Exercise inputs

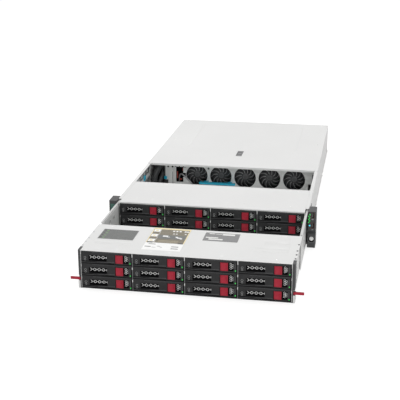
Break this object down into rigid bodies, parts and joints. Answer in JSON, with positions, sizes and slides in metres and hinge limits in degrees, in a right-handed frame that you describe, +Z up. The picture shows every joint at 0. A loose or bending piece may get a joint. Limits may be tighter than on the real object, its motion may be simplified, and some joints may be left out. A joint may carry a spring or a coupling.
{
  "type": "storage server",
  "caption": "Rack storage server with a telescoping drawer that carries a front and a rear drive cage, fans behind it and a sliding rear cover.",
  "frame": {"origin": "middle of the chassis floor's underside, in the plane of the rack posts (the back face of the ears)", "axes": "+X to the right seen from the front, +Y from the front to the rear, +Z up"},
  "size_m": [0.4826, 1.1419, 0.087],
  "materials": {
    "painted_sheet": "light silver satin sheet metal",
    "zinc_sheet": "zinc-plated sheet",
    "black_plastic": "dark grey moulded plastic",
    "grey_plastic": "grey moulded plastic",
    "carrier_plastic": "charcoal moulded bezel on metal",
    "red_plastic": "burgundy latch",
    "blue_plastic": "blue touch parts",
    "cable_jacket": "grey jacket",
    "circuit_board": "green laminate",
    "bright_steel": "nickel-plated steel",
    "bare_aluminium": "extruded fins"
  },
  "bodies": {
    "chassis": {"chassis_tray": "painted_sheet", "ear_left": "black_plastic", "ear_right": "black_plastic", "steel_fasteners": "bright_steel", "fan_wall": "painted_sheet", "fan_frames": "black_plastic", "slide_rails": "zinc_sheet", "touch_points": "blue_plastic", "cable_duct": "black_plastic", "signal_cable": "cable_jacket", "system_board": "circuit_board", "memory_modules": "circuit_board", "heatsinks": "bare_aluminium", "riser_cages": "zinc_sheet"},
    "power_button": {"power_button": "grey_plastic"},
    "locate_button": {"locate_button": "grey_plastic"},
    "main_cover": {"main_cover": "painted_sheet"},
    "cover_latch": {"cover_latch": "grey_plastic"},
    "power_supply_1": {"power_supply_1": "zinc_sheet"},
    "power_supply_2": {"power_supply_2": "zinc_sheet"},
    "drawer": {"drawer_frame": "painted_sheet", "rear_cage": "painted_sheet", "rear_backplane": "circuit_board"},
    "front_cage": {"front_cage": "painted_sheet", "front_backplane": "circuit_board", "front_brackets": "black_plastic"},
    "release_lever_left": {"release_lever_left": "red_plastic"},
    "release_lever_right": {"release_lever_right": "red_plastic"},
    "fan_impeller_1": {"fan_impeller_1": "grey_plastic"},
    "fan_impeller_2": {"fan_impeller_2": "grey_plastic"},
    "fan_impeller_3": {"fan_impeller_3": "grey_plastic"},
    "fan_impeller_4": {"fan_impeller_4": "grey_plastic"},
    "fan_impeller_5": {"fan_impeller_5": "grey_plastic"},
    "front_carrier_11": {"front_carrier_11": "carrier_plastic"},
    "front_carrier_12": {"front_carrier_12": "carrier_plastic"},
    "front_carrier_13": {"front_carrier_13": "carrier_plastic"},
    "front_carrier_14": {"front_carrier_14": "carrier_plastic"},
    "front_carrier_21": {"front_carrier_21": "carrier_plastic"},
    "front_carrier_22": {"front_carrier_22": "carrier_plastic"},
    "front_carrier_23": {"front_carrier_23": "carrier_plastic"},
    "front_carrier_24": {"front_carrier_24": "carrier_plastic"},
    "front_carrier_31": {"front_carrier_31": "carrier_plastic"},
    "front_carrier_32": {"front_carrier_32": "carrier_plastic"},
    "front_carrier_33": {"front_carrier_33": "carrier_plastic"},
    "front_carrier_34": {"front_carrier_34": "carrier_plastic"},
    "front_latch_11": {"front_latch_11": "red_plastic"},
    "front_latch_21": {"front_latch_21": "red_plastic"},
    "front_latch_31": {"front_latch_31": "red_plastic"},
    "rear_carrier_11": {"rear_carrier_11": "carrier_plastic"},
    "rear_carrier_12": {"rear_carrier_12": "carrier_plastic"},
    "rear_carrier_13": {"rear_carrier_13": "carrier_plastic"},
    "rear_carrier_14": {"rear_carrier_14": "carrier_plastic"},
    "rear_carrier_21": {"rear_carrier_21": "carrier_plastic"},
    "rear_carrier_22": {"rear_carrier_22": "carrier_plastic"},
    "rear_carrier_23": {"rear_carrier_23": "carrier_plastic"},
    "rear_carrier_24": {"rear_carrier_24": "carrier_plastic"},
    "rear_carrier_31": {"rear_carrier_31": "carrier_plastic"},
    "rear_carrier_32": {"rear_carrier_32": "carrier_plastic"},
    "rear_carrier_33": {"rear_carrier_33": "carrier_plastic"},
    "rear_carrier_34": {"rear_carrier_34": "carrier_plastic"}
  },
  "joints": [
    {"name": "drawer_slide", "type": "slide", "parent": "chassis", "child": "drawer", "axis": [0, -1, 0], "range_m": [-0.162, 0]},
    {"name": "front_cage_slide", "type": "slide", "parent": "drawer", "child": "front_cage", "axis": [0, -1, 0], "range_m": [-0.146, 0]},
    {"name": "power_press", "type": "slide", "parent": "chassis", "child": "power_button", "axis": [0, 1, 0], "range_m": [0, 0.001], "stiffness_N_per_m": 300},
    {"name": "locate_press", "type": "slide", "parent": "chassis", "child": "locate_button", "axis": [0, 1, 0], "range_m": [0, 0.001], "stiffness_N_per_m": 300},
    {"name": "cover_slide", "type": "slide", "parent": "chassis", "child": "main_cover", "axis": [0, 1, 0], "range_m": [0, 0.012]},
    {"name": "cover_latch_turn", "type": "hinge", "parent": "main_cover", "child": "cover_latch", "pos_m": [0.003, 0.4364, 0.0838], "axis": [-1, 0, 0], "range_deg": [0, 70]},
    {"name": "power_supply_1_slide", "type": "slide", "parent": "chassis", "child": "power_supply_1", "axis": [0, 1, 0], "range_m": [0, 0.19]},
    {"name": "power_supply_2_slide", "type": "slide", "parent": "chassis", "child": "power_supply_2", "axis": [0, 1, 0], "range_m": [0, 0.19]},
    {"name": "release_lever_left_turn", "type": "hinge", "parent": "front_cage", "child": "release_lever_left", "pos_m": [-0.2202, -0.3427, 0.0205], "axis": [0, 0, 1], "range_deg": [-90, 0]},
    {"name": "release_lever_right_turn", "type": "hinge", "parent": "front_cage", "child": "release_lever_right", "pos_m": [0.2202, -0.3427, 0.0205], "axis": [0, 0, -1], "range_deg": [-90, 0]},
    {"name": "fan_1_spin", "type": "hinge", "parent": "chassis", "child": "fan_impeller_1", "pos_m": [-0.1009, 0.3344, 0.045], "axis": [0, 1, 0], "continuous": true},
    {"name": "fan_2_spin", "type": "hinge", "parent": "chassis", "child": "fan_impeller_2", "pos_m": [-0.0356, 0.3344, 0.045], "axis": [0, 1, 0], "continuous": true},
    {"name": "fan_3_spin", "type": "hinge", "parent": "chassis", "child": "fan_impeller_3", "pos_m": [0.0297, 0.3344, 0.045], "axis": [0, 1, 0], "continuous": true},
    {"name": "fan_4_spin", "type": "hinge", "parent": "chassis", "child": "fan_impeller_4", "pos_m": [0.095, 0.3344, 0.045], "axis": [0, 1, 0], "continuous": true},
    {"name": "fan_5_spin", "type": "hinge", "parent": "chassis", "child": "fan_impeller_5", "pos_m": [0.1603, 0.3344, 0.045], "axis": [0, 1, 0], "continuous": true},
    {"name": "front_carrier_11_slide", "type": "slide", "parent": "front_cage", "child": "front_carrier_11", "axis": [0, -1, 0], "range_m": [0, 0.15]},
    {"name": "front_carrier_12_slide", "type": "slide", "parent": "front_cage", "child": "front_carrier_12", "axis": [0, -1, 0], "range_m": [0, 0.15]},
    {"name": "front_carrier_13_slide", "type": "slide", "parent": "front_cage", "child": "front_carrier_13", "axis": [0, -1, 0], "range_m": [0, 0.15]},
    {"name": "front_carrier_14_slide", "type": "slide", "parent": "front_cage", "child": "front_carrier_14", "axis": [0, -1, 0], "range_m": [0, 0.15]},
    {"name": "front_carrier_21_slide", "type": "slide", "parent": "front_cage", "child": "front_carrier_21", "axis": [0, -1, 0], "range_m": [0, 0.15]},
    {"name": "front_carrier_22_slide", "type": "slide", "parent": "front_cage", "child": "front_carrier_22", "axis": [0, -1, 0], "range_m": [0, 0.15]},
    {"name": "front_carrier_23_slide", "type": "slide", "parent": "front_cage", "child": "front_carrier_23", "axis": [0, -1, 0], "range_m": [0, 0.15]},
    {"name": "front_carrier_24_slide", "type": "slide", "parent": "front_cage", "child": "front_carrier_24", "axis": [0, -1, 0], "range_m": [0, 0.15]},
    {"name": "front_carrier_31_slide", "type": "slide", "parent": "front_cage", "child": "front_carrier_31", "axis": [0, -1, 0], "range_m": [0, 0.15]},
    {"name": "front_carrier_32_slide", "type": "slide", "parent": "front_cage", "child": "front_carrier_32", "axis": [0, -1, 0], "range_m": [0, 0.15]},
    {"name": "front_carrier_33_slide", "type": "slide", "parent": "front_cage", "child": "front_carrier_33", "axis": [0, -1, 0], "range_m": [0, 0.15]},
    {"name": "front_carrier_34_slide", "type": "slide", "parent": "front_cage", "child": "front_carrier_34", "axis": [0, -1, 0], "range_m": [0, 0.15]},
    {"name": "front_latch_11_turn", "type": "hinge", "parent": "front_carrier_11", "child": "front_latch_11", "pos_m": [-0.14165, -0.34395, 0.06915], "axis": [0, 0, -1], "range_deg": [0, 50]},
    {"name": "front_latch_21_turn", "type": "hinge", "parent": "front_carrier_21", "child": "front_latch_21", "pos_m": [-0.14165, -0.34395, 0.04225], "axis": [0, 0, -1], "range_deg": [0, 50]},
    {"name": "front_latch_31_turn", "type": "hinge", "parent": "front_carrier_31", "child": "front_latch_31", "pos_m": [-0.14165, -0.34395, 0.01535], "axis": [0, 0, -1], "range_deg": [0, 50]},
    {"name": "rear_carrier_11_slide", "type": "slide", "parent": "drawer", "child": "rear_carrier_11", "axis": [0, -1, 0], "range_m": [0, 0.142]},
    {"name": "rear_carrier_12_slide", "type": "slide", "parent": "drawer", "child": "rear_carrier_12", "axis": [0, -1, 0], "range_m": [0, 0.142]},
    {"name": "rear_carrier_13_slide", "type": "slide", "parent": "drawer", "child": "rear_carrier_13", "axis": [0, -1, 0], "range_m": [0, 0.142]},
    {"name": "rear_carrier_14_slide", "type": "slide", "parent": "drawer", "child": "rear_carrier_14", "axis": [0, -1, 0], "range_m": [0, 0.142]},
    {"name": "rear_carrier_21_slide", "type": "slide", "parent": "drawer", "child": "rear_carrier_21", "axis": [0, -1, 0], "range_m": [0, 0.142]},
    {"name": "rear_carrier_22_slide", "type": "slide", "parent": "drawer", "child": "rear_carrier_22", "axis": [0, -1, 0], "range_m": [0, 0.142]},
    {"name": "rear_carrier_23_slide", "type": "slide", "parent": "drawer", "child": "rear_carrier_23", "axis": [0, -1, 0], "range_m": [0, 0.142]},
    {"name": "rear_carrier_24_slide", "type": "slide", "parent": "drawer", "child": "rear_carrier_24", "axis": [0, -1, 0], "range_m": [0, 0.142]},
    {"name": "rear_carrier_31_slide", "type": "slide", "parent": "drawer", "child": "rear_carrier_31", "axis": [0, -1, 0], "range_m": [0, 0.142]},
    {"name": "rear_carrier_32_slide", "type": "slide", "parent": "drawer", "child": "rear_carrier_32", "axis": [0, -1, 0], "range_m": [0, 0.142]},
    {"name": "rear_carrier_33_slide", "type": "slide", "parent": "drawer", "child": "rear_carrier_33", "axis": [0, -1, 0], "range_m": [0, 0.142]},
    {"name": "rear_carrier_34_slide", "type": "slide", "parent": "drawer", "child": "rear_carrier_34", "axis": [0, -1, 0], "range_m": [0, 0.142]}
  ],
  "couplings": [
    {"joint": "cover_latch_turn", "follows": "cover_slide", "rad_per_m": 101.81}
  ]
}
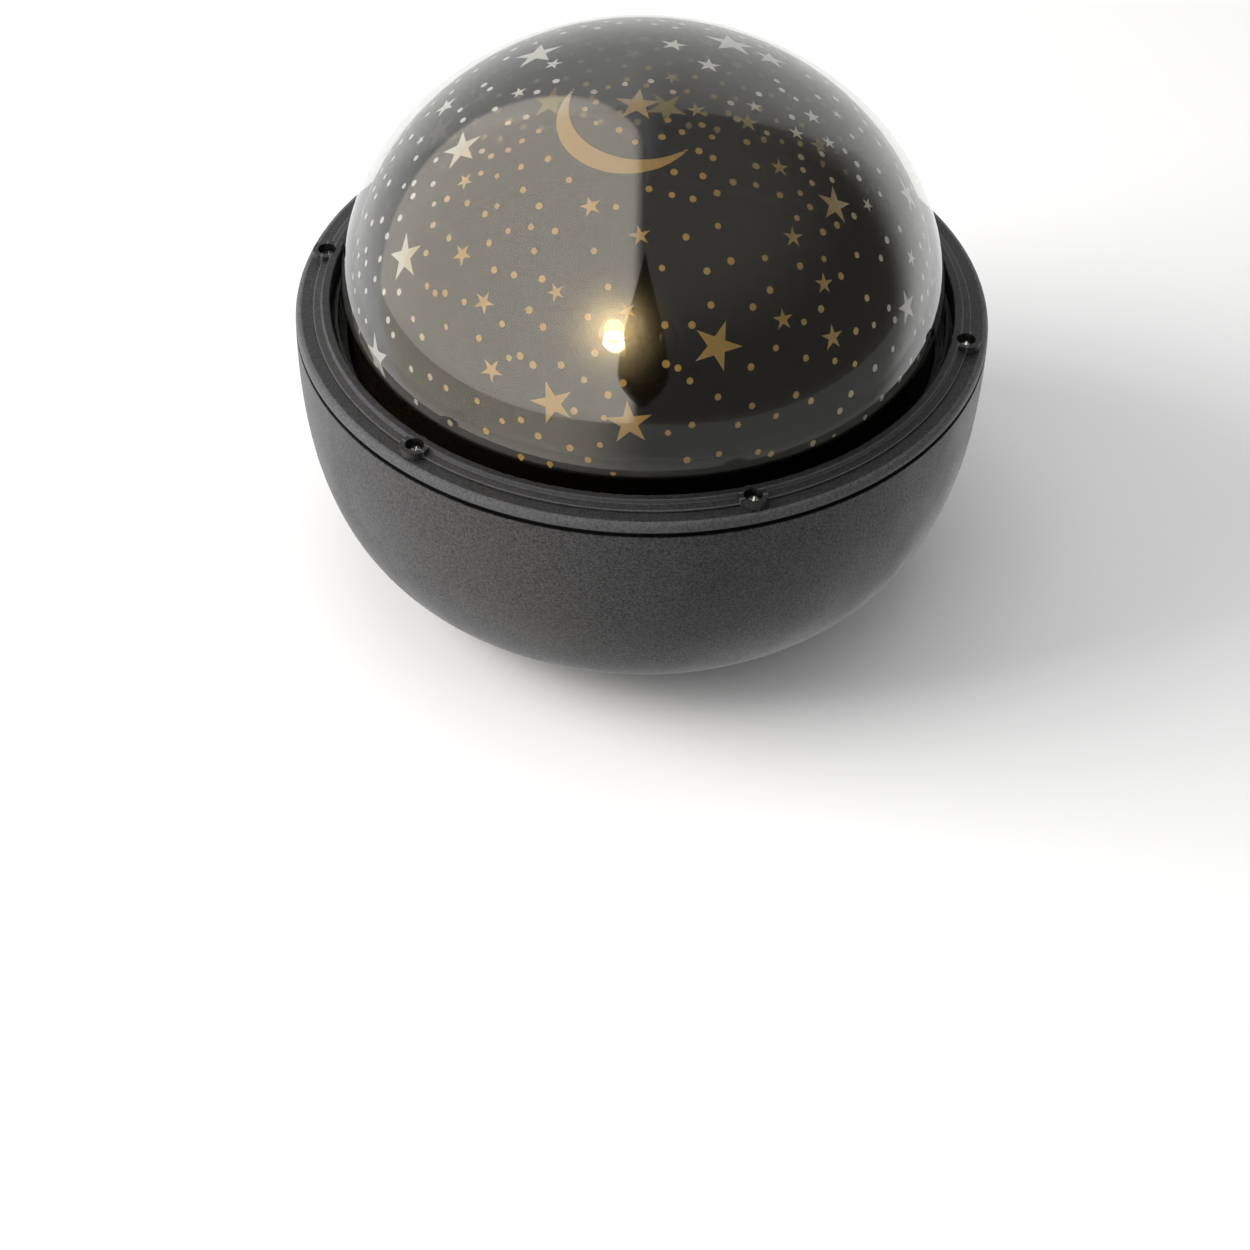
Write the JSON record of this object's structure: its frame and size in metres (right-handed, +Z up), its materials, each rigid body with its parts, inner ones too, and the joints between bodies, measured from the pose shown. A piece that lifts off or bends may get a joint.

Written problem
Scan the material above. Copy each line where "metres" occurs.

Answer
Break this object down into rigid bodies, parts and joints. Answer in JSON, with positions, sizes and slides in metres and hinge limits in degrees, in a right-handed frame that you describe, +Z up. The picture shows every joint at 0. A loose or bending piece may get a joint. Limits may be tighter than on the real object, its motion may be simplified, and some joints may be left out. A joint may carry a spring or a coupling.
Write the JSON record of this object's structure: its frame and size in metres (right-handed, +Z up), its materials, each rigid body with its parts, inner ones too, and the joints between bodies, measured from the pose shown. A piece that lifts off or bends may get a joint.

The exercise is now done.